Academic background
- Education: University of California, San Diego (BA) University of California, Los Angeles (JD)

Academic work
- Discipline: Law
- Institutions: Emory University School of Law
- Main interests: Civil Procedure

= Richard D. Freer =

American legal scholar (born 1953)

Richard Freer (born 1953) is an American academic focusing on civil procedure and is the dean and Robert Howell Hall Professor of Law at Emory University School of Law in Atlanta, Georgia. He has written numerous articles and has published more than 11 books during his career. Freer is also a member of the Barbri staff and has lectured for Barbri for over thirty years.

== Education ==

Freer graduated in 1975 from the University of California, San Diego with highest honors and four intercollegiate athletic letters in both baseball and tennis.
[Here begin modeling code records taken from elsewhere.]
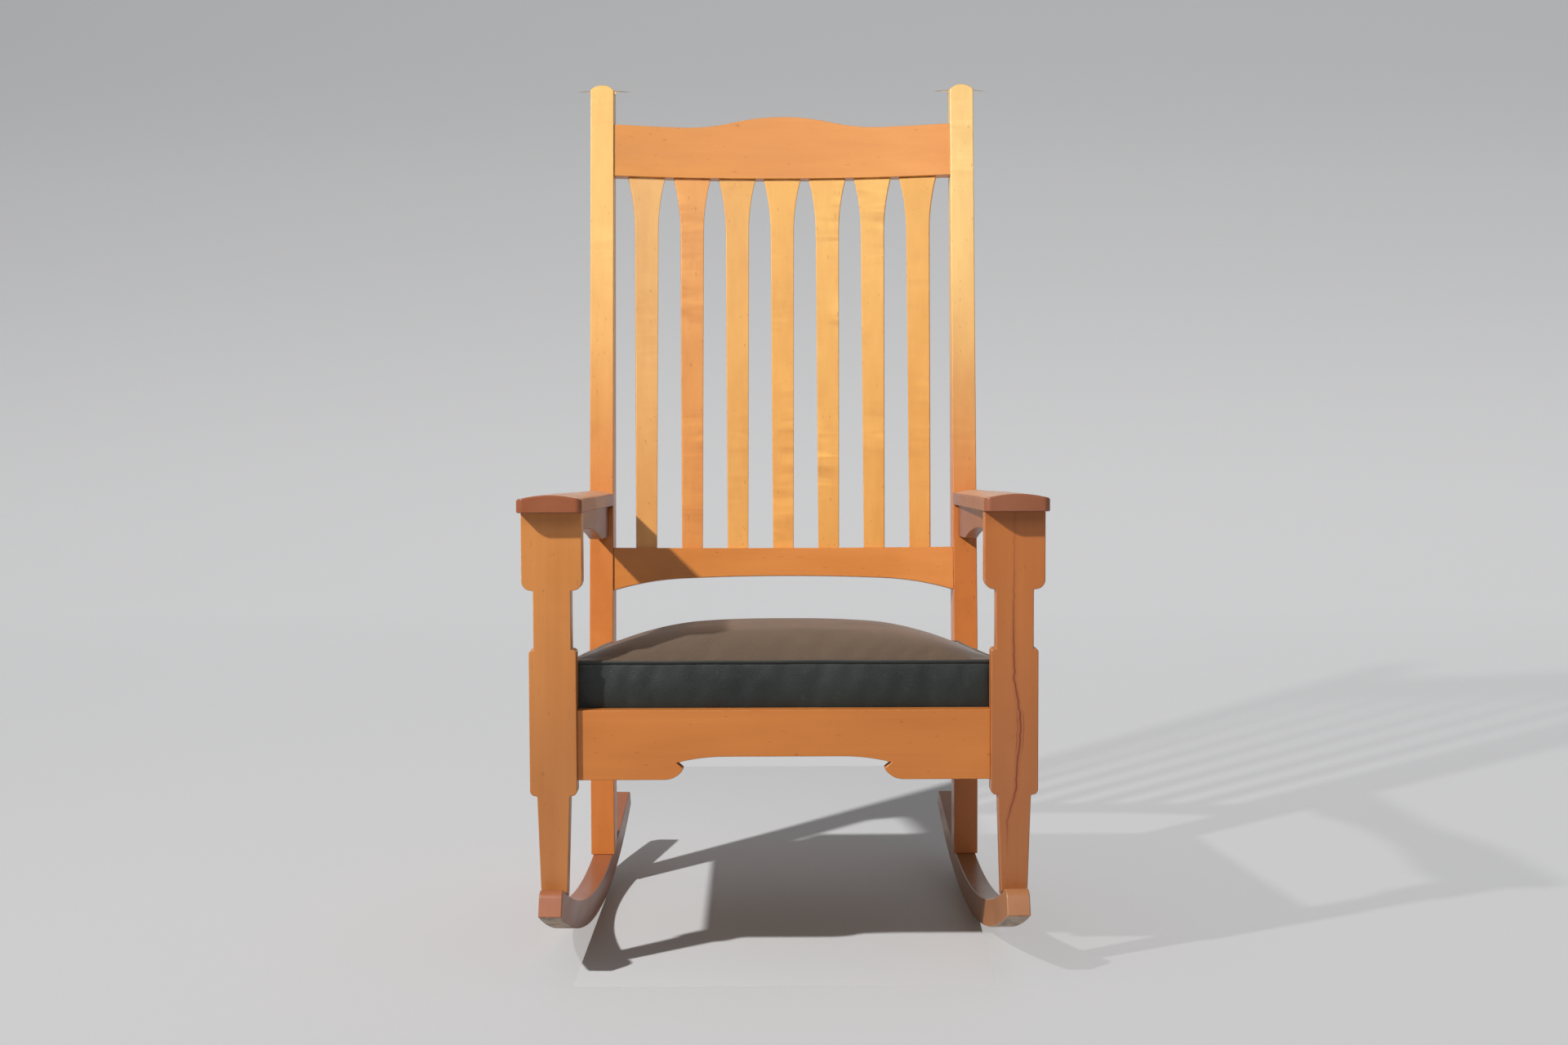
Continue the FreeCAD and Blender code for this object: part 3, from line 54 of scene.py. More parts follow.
camera_data = bpy.data.cameras.new("camera")
camera_data.lens = LENS_MM
camera_data.sensor_width = SENSOR_MM
camera = bpy.data.objects.new("camera", camera_data)
camera.matrix_world = (
    Matrix.Translation(CAMERA_PLACE)
    @ Matrix.Rotation(math.pi / 2 - CAMERA_DOWN, 4, "X")
    @ Matrix.Rotation(CAMERA_ROLL, 4, "Z")
)
scene = bpy.context.scene
scene.collection.objects.link(camera)
scene.camera = camera
scene.view_settings.view_transform = "Standard"


# Node graphs

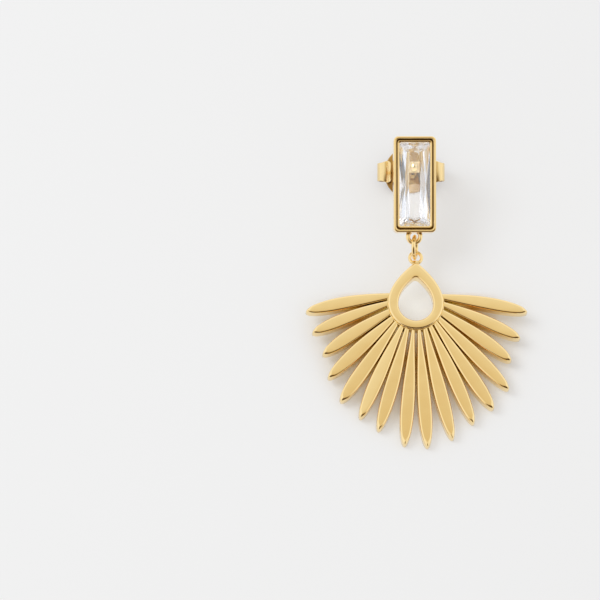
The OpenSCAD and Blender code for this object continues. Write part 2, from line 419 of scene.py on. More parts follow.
def rounded_rectangle(inset, z, corner_steps=10, side_steps=8):
    """One ring of the setting's wall: a rectangle with round corners, drawn in by the inset."""
    half_w = SETTING_W / 2 - inset
    half_l = SETTING_L / 2 - inset
    r = max(SETTING_R - CORNER_FALL * inset, CORNER_LEAST)
    arcs = []
    for quarter, (sx, sy) in enumerate(((1, 1), (-1, 1), (-1, -1), (1, -1))):
        centre = Vector((sx * (half_w - r), sy * (half_l - r)))
        turns = [math.pi / 2 * (quarter + k / corner_steps) for k in range(corner_steps + 1)]
        arcs.append([centre + r * on_circle(a) for a in turns])
    points = []
    for arc, next_arc in zip(arcs, arcs[1:] + arcs[:1]):
        points += arc
        points += [arc[-1].lerp(next_arc[0], k / side_steps) for k in range(1, side_steps)]
    on_rim = inset < GROOVE_MID
    return [Vector((p.x, p.y + SETTING_MID - lower_end(p.y, on_rim), z)) for p in points]


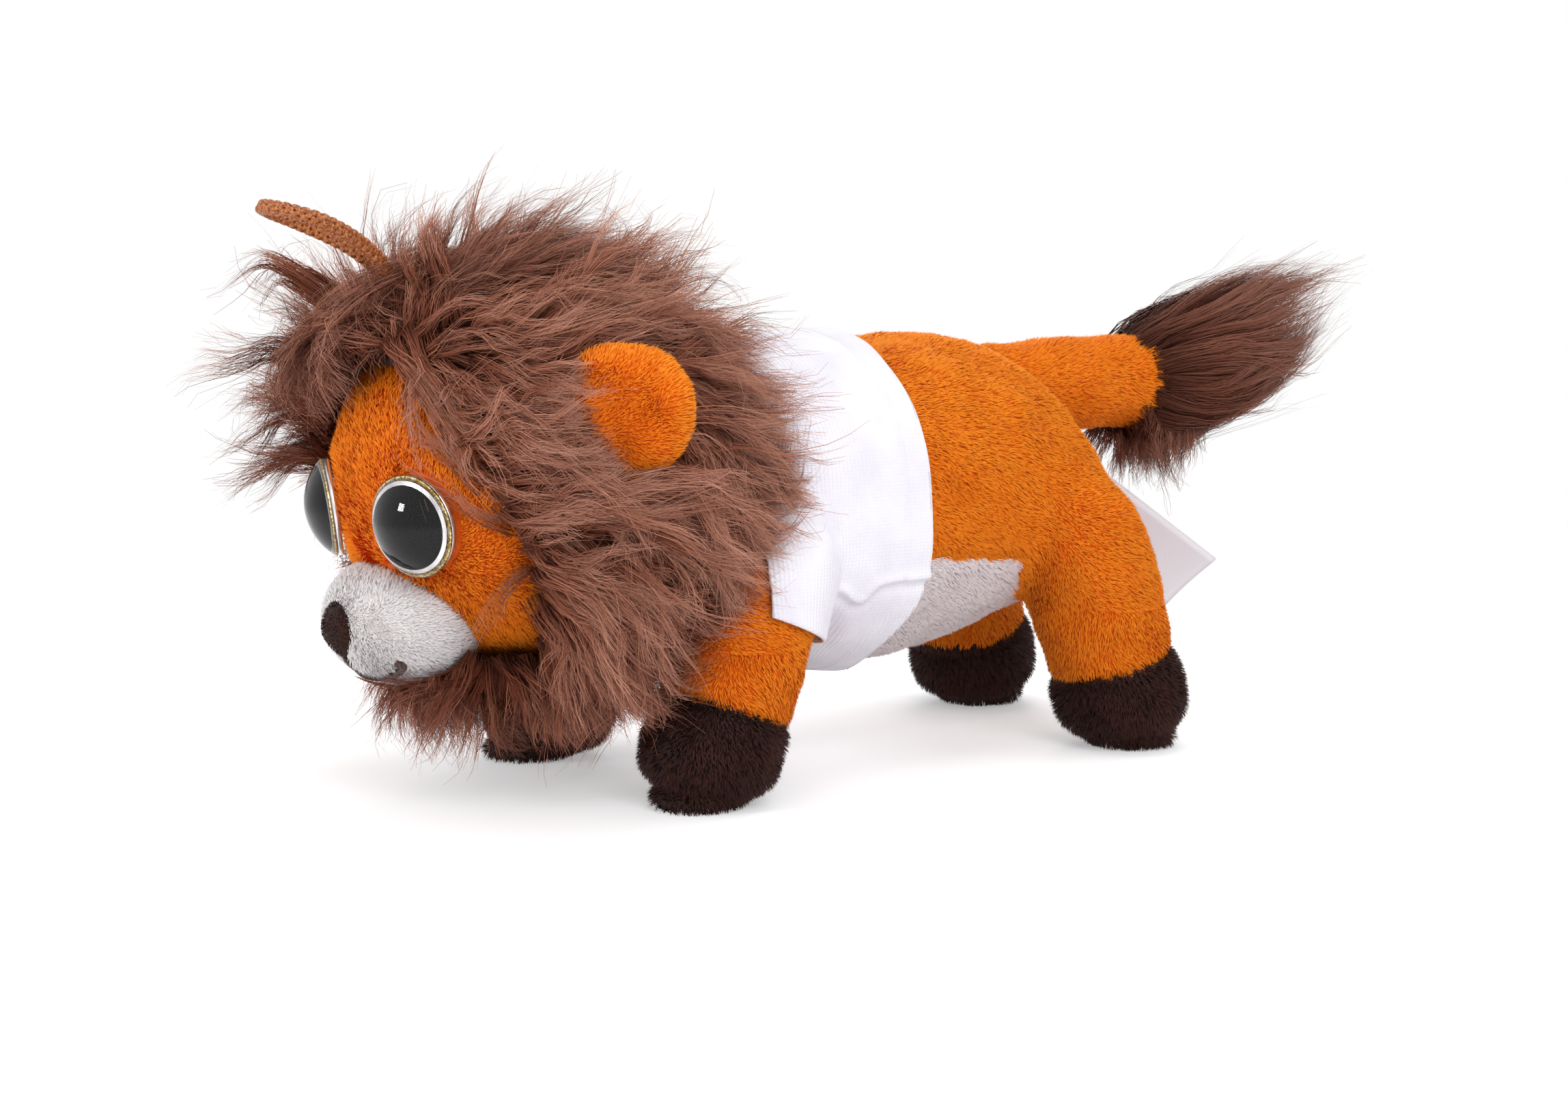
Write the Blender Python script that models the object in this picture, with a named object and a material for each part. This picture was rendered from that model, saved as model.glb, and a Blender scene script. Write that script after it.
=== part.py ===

He graduated from UCLA School of Law in 1978. While at UCLA, he was elected to Order of the Coif, was a member of the UCLA Law Review, and graduated 5th in his class.

== Professional career ==

Upon graduation, he clerked first for Chief Judge Edward Schwartz of the United States District Court for the Southern District of California from 1978 to 1979, and then Judge Clement Haynsworth of the United States Court of Appeals for the Fourth Circuit from 1979 to 1980. After clerking, Freer joined the litigation group of the Los Angeles firm of Gibson, Dunn & Crutcher. He joined the Emory faculty in 1983 and has served as visiting professor at George Washington University and at Central European University in Budapest.